Mass is still there, but the mass is Google and Facebook, not journalistic media. Let’s look where people spend their time – five hours a month or more on Facebook, so that’s a mass medium, but delivered in a personalized way. Mass has morphed.

Indeed, media has morphed. In the US 40 years ago, “media” meant broadcast TV, newspapers and magazines. Now media includes everything from movies to music to cable to online startups to the Big 5 of Google, Facebook, Yahoo, AOL and Microsoft. The problem: within media, the news media – and the special role it plays – has become muddy. Journalism isn’t just media, but a vital part of the democracies, yet it is subject to the same vicious disruption of all media. That’s the nut of the financial challenge to journalism going forward.

3-Which is the trend for digital journalism for the next 10 years?

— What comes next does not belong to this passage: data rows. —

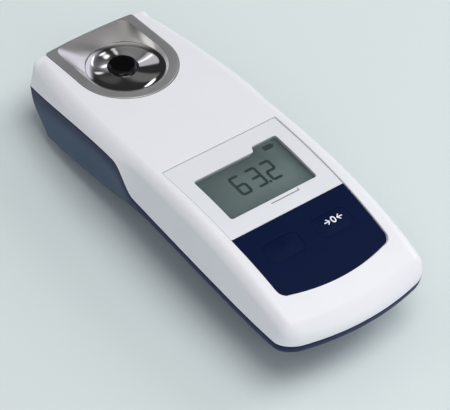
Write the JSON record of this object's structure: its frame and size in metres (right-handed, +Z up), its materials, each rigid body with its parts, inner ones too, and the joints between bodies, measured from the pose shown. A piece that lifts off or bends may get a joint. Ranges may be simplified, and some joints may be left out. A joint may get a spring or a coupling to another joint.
{
  "type": "digital refractometer",
  "caption": "Hand-held digital refractometer: steel sample dish with round prism at one end, display, two membrane keys, battery cover in the flat underside.",
  "frame": {"origin": "centre of the bounding box on the plane of the flat underside", "axes": "+Y along the instrument from the keypad end to the prism end, +Z up out of the display, +X to the right when read from the keypad end"},
  "size_m": [0.055, 0.132, 0.0294],
  "materials": {
    "white_shell": "satin moulded white plastic",
    "blue_shell": "fine-textured dark blue plastic",
    "stage_steel": "brushed border, polished dish",
    "prism_glass": "polished dark glass face",
    "black_rubber": "matt",
    "black_plastic": "matt",
    "navy_film": "satin film",
    "label_film": "satin film",
    "window_plastic": "clear",
    "display_glass": "grey-green reflective display",
    "board_green": "solder mask",
    "pale_plastic": "plain",
    "clear_lens": "clear",
    "amber_lamp": "tinted clear",
    "bright_metal": "plated",
    "copper_film": "polyimide film",
    "cell_wrap": "printed wrap left plain"
  },
  "bodies": {
    "housing": {"top_housing": "white_shell", "bottom_housing": "blue_shell", "stage_plate": "stage_steel", "prism": "prism_glass", "prism_seal": "black_rubber", "housing_gasket": "black_rubber", "zebra_strip": "black_rubber", "optics_chassis": "black_plastic", "battery_tray": "black_plastic", "lcd_frame": "black_plastic", "switch_left": "black_plastic", "switch_zero": "black_plastic", "processor": "black_plastic", "line_sensor": "black_plastic", "thermistor": "black_plastic", "keypad_sheet": "navy_film", "label_sheet": "label_film", "display_window": "window_plastic", "lcd_module": "display_glass", "main_board": "board_green", "sensor_board": "board_green", "led_board": "board_green", "lens": "clear_lens", "led": "amber_lamp", "contact_bridge": "bright_metal", "contact_positive": "bright_metal", "contact_negative": "bright_metal", "housing_screw_1": "bright_metal", "housing_screw_2": "bright_metal", "housing_screw_3": "bright_metal", "housing_screw_4": "bright_metal", "flex_cable": "copper_film", "battery_left": "cell_wrap", "battery_right": "cell_wrap"},
    "left_key_cap": {"left_key": "navy_film", "plunger_left": "pale_plastic"},
    "zero_key_cap": {"zero_key": "navy_film", "plunger_zero": "pale_plastic"},
    "bay_cover": {"battery_cover": "blue_shell", "cover_gasket": "black_rubber"},
    "coin_screw": {"cover_screw": "bright_metal"}
  },
  "joints": [
    {"name": "left_key_press", "type": "slide", "parent": "housing", "child": "left_key_cap", "axis": [0, 0, -1], "range_m": [0, 0.00025], "stiffness_N_per_m": 500, "springref_m": -0.0005},
    {"name": "zero_key_press", "type": "slide", "parent": "housing", "child": "zero_key_cap", "axis": [0, 0, -1], "range_m": [0, 0.00025], "stiffness_N_per_m": 500, "springref_m": -0.0005},
    {"name": "battery_cover_lift_off", "type": "slide", "parent": "housing", "child": "bay_cover", "axis": [0, 0, -1], "range_m": [0, 0.02]},
    {"name": "cover_screw_turn", "type": "hinge", "parent": "bay_cover", "child": "coin_screw", "pos_m": [0, 0.01125, 0.0005], "axis": [0, 0, -1], "continuous": true}
  ]
}
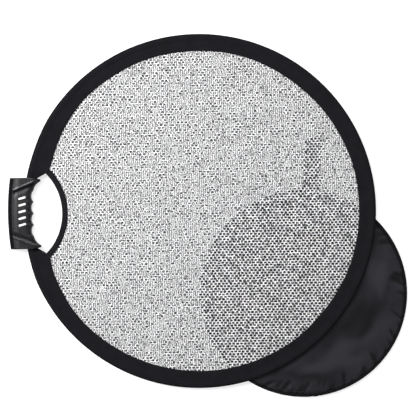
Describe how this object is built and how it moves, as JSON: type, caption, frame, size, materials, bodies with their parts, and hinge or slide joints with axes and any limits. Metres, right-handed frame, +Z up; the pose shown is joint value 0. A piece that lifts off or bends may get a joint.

We’re in the Digital News Decade. By that, I mean that the last decade was still mainly print and broadcast/ a little digital. By the end of the decade, it will be mainly digital/ a little print, with print surviving but playing a more minor role in our lives. Maybe a weekly “newspaper,” along with the five screens of information retrieval: smartphone-sized, tablet-sized, desktop-sized, livingroom-sized and car-sized.
4-Can talk about  ” Age of Darwinian Content”?

I used this term first in my Newsonomics book, which was published in 2010. With the death of distance – the Internet being the undertaker – local media no longer can “own” markets, no longer enjoy the monopolies in news distribution and advertising many once did. We as readers and buyers can – and do – go anywhere at the click of a mouse or swipe of a finger.

Consequently, much more content is competing with each other. The movie reviewer in Caracas competes with the reviewer in Buenos Aires and Miami, and that’s as true with much other writing as well. Local media no longer have readers trapped; so ultimately, if painfully, quality, or at least reader preference, triumphs.